Both men, Friedman continues, understand “the power of the image” and “have made themselves into caricatures through costume and scenography, the better to capture the popular imagination.” What she does not say, perhaps to avoid throwing shade on her colleagues from the supposed grown-up desks, is that Trump’s image-making fell flat during this particular spectacle, and the whole world was watching.



The Alaska meeting, which concluded without the Ukraine ceasefire Trump had promised, represents the latest chapter in a troubling pattern: the 45th and 47th president’s persistent confusion of stagecraft for statecraft. Where Reagan walked away from Reykjavik rather than accept a bad deal, Trump seems perpetually seduced by the optics of the moment, the handshake photo, the joint press conference that suggests progress where none exists.

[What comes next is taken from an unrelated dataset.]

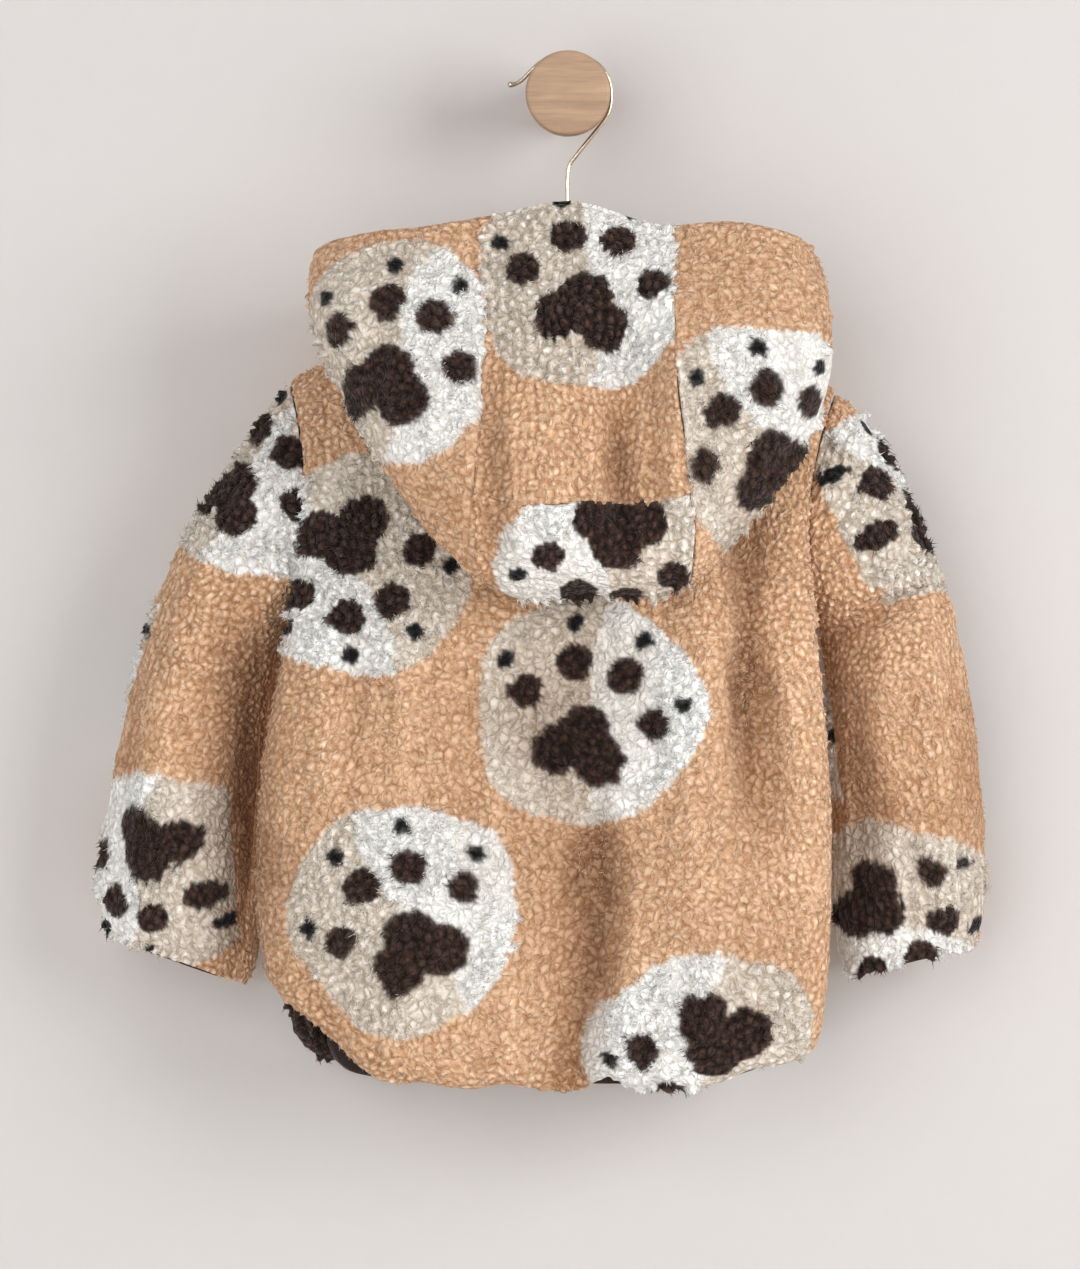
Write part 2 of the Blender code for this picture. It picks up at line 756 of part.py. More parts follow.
def add_panels(collection, panels, material):
    """Add the garment's fleece panels."""
    normals = skin_normals(panels)
    for panel in panels:
        outer = stepped_back(panel.grid, panel.closed)
        inner = stepped_back(inner_grid(panel.grid, normals, FLEECE_WALL), panel.closed)
        add_wall(collection, panel.name, outer, inner, panel.closed, material)


# Elastic bands. A band laps the last millimetres of the fleece that rolls up to it and
# hangs down inside the roll.

BAND_ABOVE_SEAM = 4.0
HEM_BAND_BELOW_SEAM = 14.0
CUFF_BAND_BELOW_SEAM = 13.0
BAND_ROWS = 3


def ring_inward(ring, axis):
    """Return for each point of a ring the direction to its inside, level with the ring."""
    count = len(ring)
    directions = []
    for index, point in enumerate(ring):
        along = ring[(index + 1) % count] - ring[index - 1]
        inward = axis.cross(along).normalized()
        centre = sum(ring, Vector((0, 0, 0))) / count
        if inward.dot(centre - point) < 0:
            inward = -inward
        directions.append(inward)
    return directions


def add_band(collection, name, ring, downward, below, material):
    """Add an elastic band inside a seam ring, hanging along a direction."""
    inward = ring_inward(ring, downward)
    outer = []
    inner = []
    for row in range(BAND_ROWS + 1):
        drop = -BAND_ABOVE_SEAM + (BAND_ABOVE_SEAM + below) * row / BAND_ROWS
        placed = [
            point + side * SEAM_GAP + downward * drop
            for point, side in zip(ring, inward)
        ]
        outer.append(placed)
        inner.append([point + side * BAND_WALL for point, side in zip(placed, inward)])
    add_wall(collection, name, outer, inner, True, material)


def hem_seam_ring():
    """Return the ring of the hem's seam: the back from left to right, then the front."""
    columns = SHOULDER_COLUMNS * 2 + NECK_COLUMNS
    back = [hem_seam_point(column / columns, "back") for column in range(columns)]
    front = [hem_seam_point(1 - column / columns, "front") for column in range(columns)]
    return back + front


def add_bands(collection, material):
    """Add the hem band and the two cuff bands."""
    down = Vector((0, 0, -1))
    add_band(collection, "hem_band", hem_seam_ring(), down, HEM_BAND_BELOW_SEAM, material)
    for name, table in (("cuff_band_left", LEFT_SLEEVE), ("cuff_band_right", RIGHT_SLEEVE)):
        ring = sleeve_grid(table)[-1]
        seam = table[-1]
        across = Vector((seam.out_x - seam.in_x, 0, seam.out_z - seam.in_z)).normalized()
        downward = across.cross(Vector((0, 1, 0)))
        if downward.z > 0:
            downward = -downward
        add_band(collection, name, ring, downward, CUFF_BAND_BELOW_SEAM, material)


# The hanger and the peg.

# The hook's wire as x, z from its ball end: over the top of the peg, round its right side
# with room to spare, back on a slant and down to the arm.
HOOK_PATH = (
    (-34.3, 6.2), (-30.8, 6.0), (-27.0, 7.6), (-22.5, 12.0), (-18.0, 16.6), (-13.0, 20.2),
    (-7.0, 22.0), (0.0, 22.3), (8.0, 21.9), (15.5, 18.9), (20.8, 13.6), (23.8, 7.0),
    (24.6, 0.0), (24.1, -6.0), (22.4, -11.4), (19.2, -16.2), (11.4, -26.0), (3.9, -35.4),
    (1.0, -39.4), (0.0, -43.6), (0.0, -60.0), (0.0, -80.0),
)
HOOK_PARTS = 2
HOOK_BALL_RADII = (0.7, 1.75, 1.3)
HOOK_FOOT_Z = -108.6
ARM_LEFT_X = -122.0
ARM_RIGHT_X = 116.0
ARM_MIDDLE_Z = -111.4


def hook_points():
    """Return the hook's wire as x, z, smooth through its path and down to its foot."""
    path = [Vector(place) for place in HOOK_PATH]
    count = (len(path) - 1) * HOOK_PARTS
    wire = [through_points(path, index / HOOK_PARTS) for index in range(count + 1)]
    return [(place.x, place.y) for place in wire] + [(0.0, HOOK_FOOT_Z)]


def add_wire(collection, name, points, radii, thickness, material):
    """Add a round wire through points as one closed mesh."""
    curve = bpy.data.curves.new(name, "CURVE")
    curve.dimensions = "3D"
    curve.bevel_depth = thickness * MM
    curve.bevel_resolution = 2
    curve.use_fill_caps = True
    wire = curve.splines.new("POLY")
    wire.points.add(len(points) - 1)
    for place, point, radius in zip(wire.points, points, radii):
        place.co = (*(Vector(point) * MM), 1.0)
        place.radius = radius
    item = bpy.data.objects.new(name + "_path", curve)
    collection.objects.link(item)
    bpy.context.view_layer.update()
    evaluated = item.evaluated_get(bpy.context.evaluated_depsgraph_get())
    mesh = bpy.data.meshes.new_from_object(evaluated)
    bpy.data.objects.remove(item, do_unlink=True)
    weld_mesh(mesh)
    mesh.materials.clear()
    add_mesh_object(collection, name, mesh, material)


def weld_mesh(mesh):
    """Weld a mesh's coinciding points and face it outwards."""
    shape = bmesh.new()
    shape.from_mesh(mesh)
    bmesh.ops.remove_doubles(shape, verts=shape.verts, dist=1e-6)
    bmesh.ops.recalc_face_normals(shape, faces=shape.faces)
    shape.to_mesh(mesh)
    shape.free()


def add_hanger(collection, material):
    """Add the hanger's hook and its arm."""
    hook = [(x, HOOK_PLANE_Y, z) for x, z in hook_points()]
    radii = list(HOOK_BALL_RADII) + [1.0] * (len(hook) - len(HOOK_BALL_RADII))
    add_wire(collection, "hanger_hook", hook, radii, WIRE_RADIUS, material)
    arm = arm_points()
    add_wire(collection, "hanger_arm", arm, [1.0] * len(arm), ARM_RADIUS, material)


def arm_points():
    """Return the hanger's arm, just under the insides of the two shoulders."""
    under = FLEECE_WALL + SEAM_GAP + ARM_RADIUS + 1.6
    left_tip = sleeve_point(LEFT_SLEEVE, 0, 0)
    right_tip = sleeve_point(RIGHT_SLEEVE, 0, 0)
    neck_z = neck_point(90).z
    points = []
    for x, tip in ((ARM_LEFT_X, left_tip), (0.0, None), (ARM_RIGHT_X, right_tip)):
        if tip is None:
            points += [(-10.0, ARM_MIDDLE_Z - 2.2), (0.0, ARM_MIDDLE_Z), (10.0, ARM_MIDDLE_Z - 2.2)]
            continue
        neck_x = math.copysign(NECK_HALF_WIDTH, x)
        slope = (tip.z - neck_z) / (tip.x - neck_x)
        near = (neck_x, neck_z - under)
        far = (x, neck_z + slope * (x - neck_x) - under)
        points += [far, near] if x < 0 else [near, far]
    return [(x, NECK_MIDDLE_Y - 2.0, z) for x, z in points]


def add_peg(collection, material):
    """Add the turned peg: a rounded head, a seat for the hook and a stem tapering to the wall."""
    head_start = PEG_LENGTH - PEG_HEAD_THICKNESS
    rounding = 3.0
    profile = [(0.0, PEG_LENGTH)]
    for step in range(5):
        turn = math.radians(90 - 22.5 * step)
        centre = (PEG_HEAD_RADIUS - rounding, PEG_LENGTH - rounding)
        profile.append((centre[0] + rounding * math.cos(turn), centre[1] + rounding * math.sin(turn)))
    profile.append((PEG_HEAD_RADIUS, head_start + 1.0))
    profile.append((PEG_HEAD_RADIUS - 1.0, head_start))
    profile.append((PEG_SEAT_RADIUS, head_start))
    profile.append((PEG_SEAT_RADIUS, head_start - PEG_SEAT_LENGTH))
    profile.append((PEG_FOOT_RADIUS, 0.0))
    profile.append((0.0, 0.0))
    mesh = bpy.data.meshes.new("peg")
    points = [(x * MM, 0.0, z * MM) for x, z in profile]
    mesh.from_pydata(points, [(index, index + 1) for index in range(len(points) - 1)], [])
    peg = bpy.data.objects.new("peg", mesh)
    mesh.materials.append(material)
    collection.objects.link(peg)
    screw = peg.modifiers.new("turned", "SCREW")
    screw.steps = 40
    screw.render_steps = 40
    screw.use_merge_vertices = True
    screw.merge_threshold = 0.00001
    screw.use_smooth_shade = True
    peg.rotation_euler = (math.radians(90), 0.0, 0.0)


def main():
    """Build the jacket, its hanger and the peg."""
    remove_old_objects()
    collection = new_collection("hooded_fleece_jacket")
    fleece = principled("camel_fleece")
    elastic = principled("brown_elastic")
    metal = principled("pale_metal")
    wood = principled("beech_wood")
    add_panels(collection, garment_panels(), fleece)
    add_bands(collection, elastic)
    add_hanger(collection, metal)
    add_peg(collection, wood)


main()
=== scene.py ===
import math

import bmesh
import bpy
import numpy as np
from mathutils import Matrix, Vector
from mathutils.bvhtree import BVHTree
from mathutils.kdtree import KDTree


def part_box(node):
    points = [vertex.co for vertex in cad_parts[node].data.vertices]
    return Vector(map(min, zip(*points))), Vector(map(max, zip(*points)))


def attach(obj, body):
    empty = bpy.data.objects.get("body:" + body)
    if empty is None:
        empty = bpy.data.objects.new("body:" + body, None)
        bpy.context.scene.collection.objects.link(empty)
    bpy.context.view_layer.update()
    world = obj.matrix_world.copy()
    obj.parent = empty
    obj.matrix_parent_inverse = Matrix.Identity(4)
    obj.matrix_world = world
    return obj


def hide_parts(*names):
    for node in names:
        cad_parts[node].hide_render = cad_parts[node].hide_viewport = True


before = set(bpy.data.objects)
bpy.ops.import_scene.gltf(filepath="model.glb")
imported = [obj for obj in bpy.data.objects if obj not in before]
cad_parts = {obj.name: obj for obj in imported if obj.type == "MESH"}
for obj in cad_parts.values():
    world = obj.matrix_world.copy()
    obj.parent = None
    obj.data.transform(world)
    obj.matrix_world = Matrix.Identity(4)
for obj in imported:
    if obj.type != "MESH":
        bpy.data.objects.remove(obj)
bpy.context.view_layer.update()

bpy.ops.object.select_all(action="DESELECT")

# Back panel. Borg fleece: a knitted backing with a curly pile on its right side, cut with
# dropped shoulders and printed with tossed paw roundels. It is made from the wall of its
# own solid, which is smoothed, creased, raised into tufts and given loose fibres.

CLOTH_NODES = (
    "back", "front", "sleeve_left", "sleeve_right", "hood_left", "hood_right",
    "hood_nape", "hood_crown", "hem_band", "cuff_band_left", "cuff_band_right",
)
PILE, BACKING, CUT_EDGE = 0, 1, 2
# Cloth before the hanger's arm belongs to the jacket's back, and cloth behind it to its front.
HANGER_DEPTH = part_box("hanger_arm")[0].y


def surface_tree(node):
    """Return a search tree of a solid's surface."""
    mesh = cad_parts[node].data
    mesh.calc_loop_triangles()
    corners = [vertex.co.copy() for vertex in mesh.vertices]
    return BVHTree.FromPolygons(corners, [tuple(face.vertices) for face in mesh.loop_triangles])


cloth_trees = {node: surface_tree(node) for node in CLOTH_NODES}

# A sewn edge lies nearer than this gap to the next panel, and sees it this far ahead, in m.
SEAM_GAP = 0.0015
SEAM_SIGHT = 0.0018


def gap_to_others(point, node):
    """Return how far a point is from the nearest other cloth solid."""
    gaps = [tree.find_nearest(point)[3] for name, tree in cloth_trees.items() if name != node]
    return min(gaps)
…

Putin emerged from Joint Base Elmendorf-Richardson having achieved precisely what he came for: legitimacy on American soil, the erosion of Western unity, and a platform to present his territorial demands as reasonable “agreements.” Trump, meanwhile, offered the unconvincing assurance that they had made “many, many points that we agreed on”—diplomatic speak for admitting you’ve been played.
The choice of venue itself revealed Trump’s weakness for symbolism over substance. Alaska, purchased from Russia 158 years ago for $7.2 million, was supposed to be a clever metaphor for American strength. Instead, it became the stage for Putin to pitch his own “land deal of the century”—demanding Ukraine surrender the very territories his forces have failed to fully capture. The irony was lost on Trump, but certainly not on Putin, who understands better than most that in diplomacy, symbols matter only when backed by resolve.

Retired US Army Lt General Mark Hertling graded just as harshly but was a bit more succinct, "This whole thing is despicable."